The team is beginning to delve into reams of in-house data--and, just as important, an ever-growing pile of outside information--in search of new information about its products, customers and the atmosphere in which they operate.

"There's no lack of data around us, but there is a lack of clarity around what questions to ask and why that matters," said Mr. Buluswar in an interview. "With all this data that is being transmitted and created every day, the winners ... will be firms that can understand that information and connect it to problems they are trying to solve."

In many cases, the analyses Mr. Buluswar's team is attempting had been impossible until recently, but advances in computing power and an explosion in the amount of digital data available for study have provided the company with a chance to uncover new insights about its business.

AIG's property-casualty unit is hardly alone in the insurance industry in these efforts. According to McKinsey & Co., one study estimated the amount of new digital data increases 40% annually across the globe, and insurers large and small are looking for ways to benefit from it.
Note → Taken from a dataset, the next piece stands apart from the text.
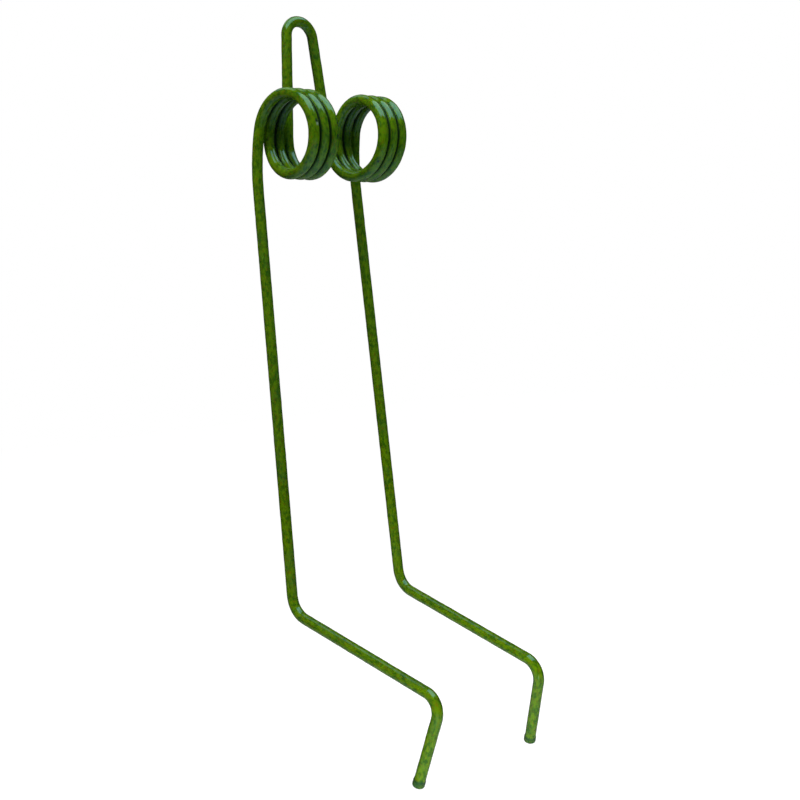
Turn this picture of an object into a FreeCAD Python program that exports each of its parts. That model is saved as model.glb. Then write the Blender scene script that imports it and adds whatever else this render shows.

But AIG executives--including Chief Executive Robert Benmosche in a talk with investors earlier this year-- acknowledged that until Mr. Buluswar joined the company late last year, the insurer hadn't been doing enough to try to understand its in-house data, much less to analyze outside information.

The brutally competitive insurance marketplace, where companies constantly try to cut prices, contributes to a thirst for fresh insights, said Russ Schreiber, the head of the insurance practice at Fair Isaac Corp. (FICO).

"They're grabbing on to the analytics stuff with both hands," Mr. Schreiber said. "The market has become so much more competitive today, the consumer is so much more price-sensitive, that the carriers are really looking for ways to bring down that cost."

One of the widely acknowledged data-collection leaders in the insurance industry is auto insurer Progressive Corp. (PGR), which spent years developing a device policyholders could volunteer to install in their cars to measure how and when they drive. The device allows the company to price its coverage and potentially give discounts using information most other insurers still haven't gathered in any significant quantity.

Such usage-based insurance is now considered the future of the auto-insurance industry, and Progressive has analyzed more than five billion miles worth of driving data and offers the product in more than 40 U.S. states. Allstate Corp. (ALL), a fierce rival, said in July it had collected 11 million miles of data and offered the product in three states.

Mr. Buluswar once worked for Progressive, and more recently was a vice president at Farmers Insurance Group, a unit of Zurich Insurance Group AG.

At AIG, Mr. Buluswar's team is studying information about its marketing efforts, customer-service practices, underwriting assumptions and fraud-detection programs-all with an eye on uncovering new insights hiding in the data. The company aims to improve loss forecasts, reduce costs and devise more accurate pricing for insurance policies, even for the biggest clients in its commercial-insurance operation, where such analysis is relatively rare.

FICO's Mr. Schreiber said rapidly improving data-processing capabilities and the quickly multiplying amount of data are proving especially helpful in spotting insurance fraud. FICO sells software that helps insurers detect potential fraud.

The next step in the process of rooting out networks of people working together to defraud insurance companies: using websites like Facebook and LinkedIn to spot otherwise-hidden connections. FICO has developed the technology but hasn't yet sold it to any insurers, Mr. Schreiber said.

"The technology is moving forward very quickly," he said. "You'll see the nerds and the former law-enforcement guys working shoulder-to-shoulder in ways they never had before."